The recent fund-raising event, he said, shows how he can be tough on even his political supporters in the industry. His campaign said that since taking office in 1995, he has imposed $24.7 million in fines on 29 insurance companies that have donated more than $1 million to his campaigns or to campaigns controlled by him.

"Some continue to contribute [but] others are pretty sore at me," Quackenbush said.

Altogether, his office reports that it has fined insurance companies $36 million, a sixfold increase over his predecessor, Democrat John Garamendi.

"Voters created this office to be held by an elected official," Quackenbush said in an interview. "Elected officials have to raise money for their campaigns.
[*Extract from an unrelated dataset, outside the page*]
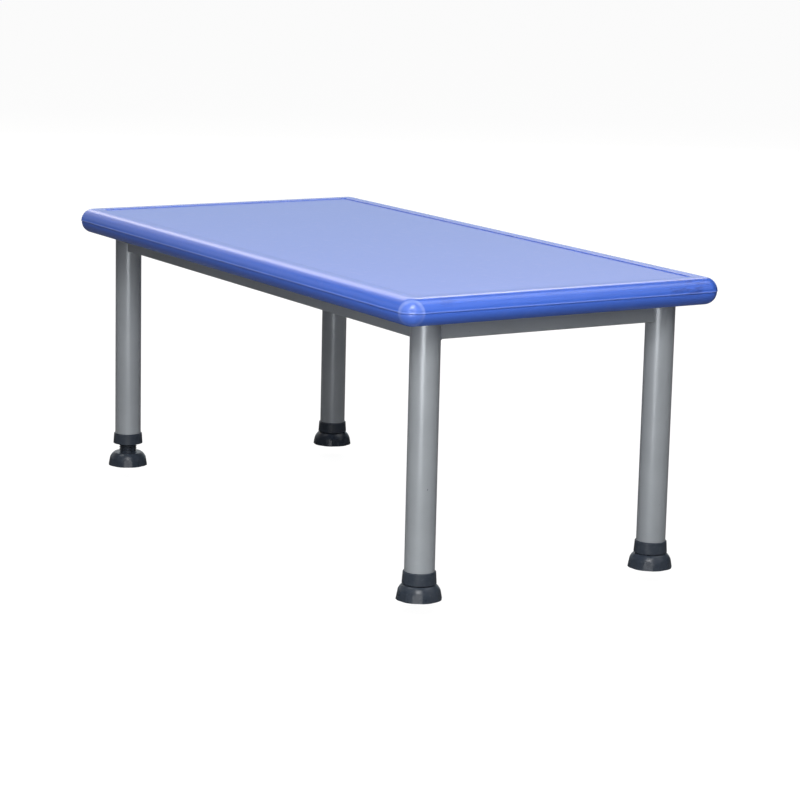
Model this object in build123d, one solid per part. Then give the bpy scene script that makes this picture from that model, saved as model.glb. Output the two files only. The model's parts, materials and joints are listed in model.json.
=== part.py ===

Everyone has a right to make contributions, and that includes the insurance industry."

Critics, however, maintain that the fines are relatively small when measured against profits that companies made while breaking the rules.

Robert Fellmeth, director of the Center for Public Interest at the University of San Diego School of Law, said, "The amount of discipline being meted out by Quackenbush is virtually nil. Has he wounded them? Has he affected their profits even 1%?. . . . No."

While Quackenbush claims that premiums have dropped on his watch, Martinez charges that insurance industry prices and profits are too high and that its activities need to be more tightly monitored by the commissioner.

But this year, Martinez has raised about $125,000 to Quackenbush's $2.3 million and has struggled to press her challenge.

With campaigns so lopsided, she has been unable to force a showdown debate in the low-key, down-ballot contest that has been a study in contrasts.

Quackenbush, 44, is a crisply starched, Notre Dame-educated, former Army captain who maintained a low profile during eight years representing the Silicon Valley in the Assembly.

The commissioner and his wife, Chris, who is waging her own campaign for a Sacramento state Senate seat, both employ TV commercials and other costly campaign tactics to get their message out.

Low-Tech Campaign

On the other hand, Martinez, a former school board member from Monterey Park, is touring the state in a Ford station wagon with her husband.

As an example of her low-tech methods, Martinez said she once did a live radio interview from a roadside phone booth near Bishop.

"I kept getting interrupted by the operator: 'Another 75 cents, please,' " she said. "Then there was the clunk, clunk of me putting the money in, all of it being broadcast over the air."

Martinez, 45, uses campaign funds for gas, food and occasionally lodging, but she and her husband usually stay at the homes of local Democratic officials.

She is a community college-educated daughter of East Los Angeles, whose father is Democratic Rep. Matthew G. Martinez. One of the Assembly's most combative members and a harsh critic of the insurance industry, she defeated Marin County Supervisor Hal Brown last spring to win her party's nomination for commissioner.

If elected, Martinez said she would lower rates and be a consumer advocate. "My boss would be the people who voted for me," she said.

Also on the ballot are Natural Law Party hopeful Barbara Bourdette; Libertarian Dale Ogden; Peace and Freedom's Gary Ramos, and Merton Short of the American Independent Party.

Referendum on Policies

With the latest Los Angeles Times poll showing Quackenbush holding a 46%-38% lead over Martinez, the election is turning into a referendum on whether his policies have been good or bad for the pocketbooks of California insurance buyers.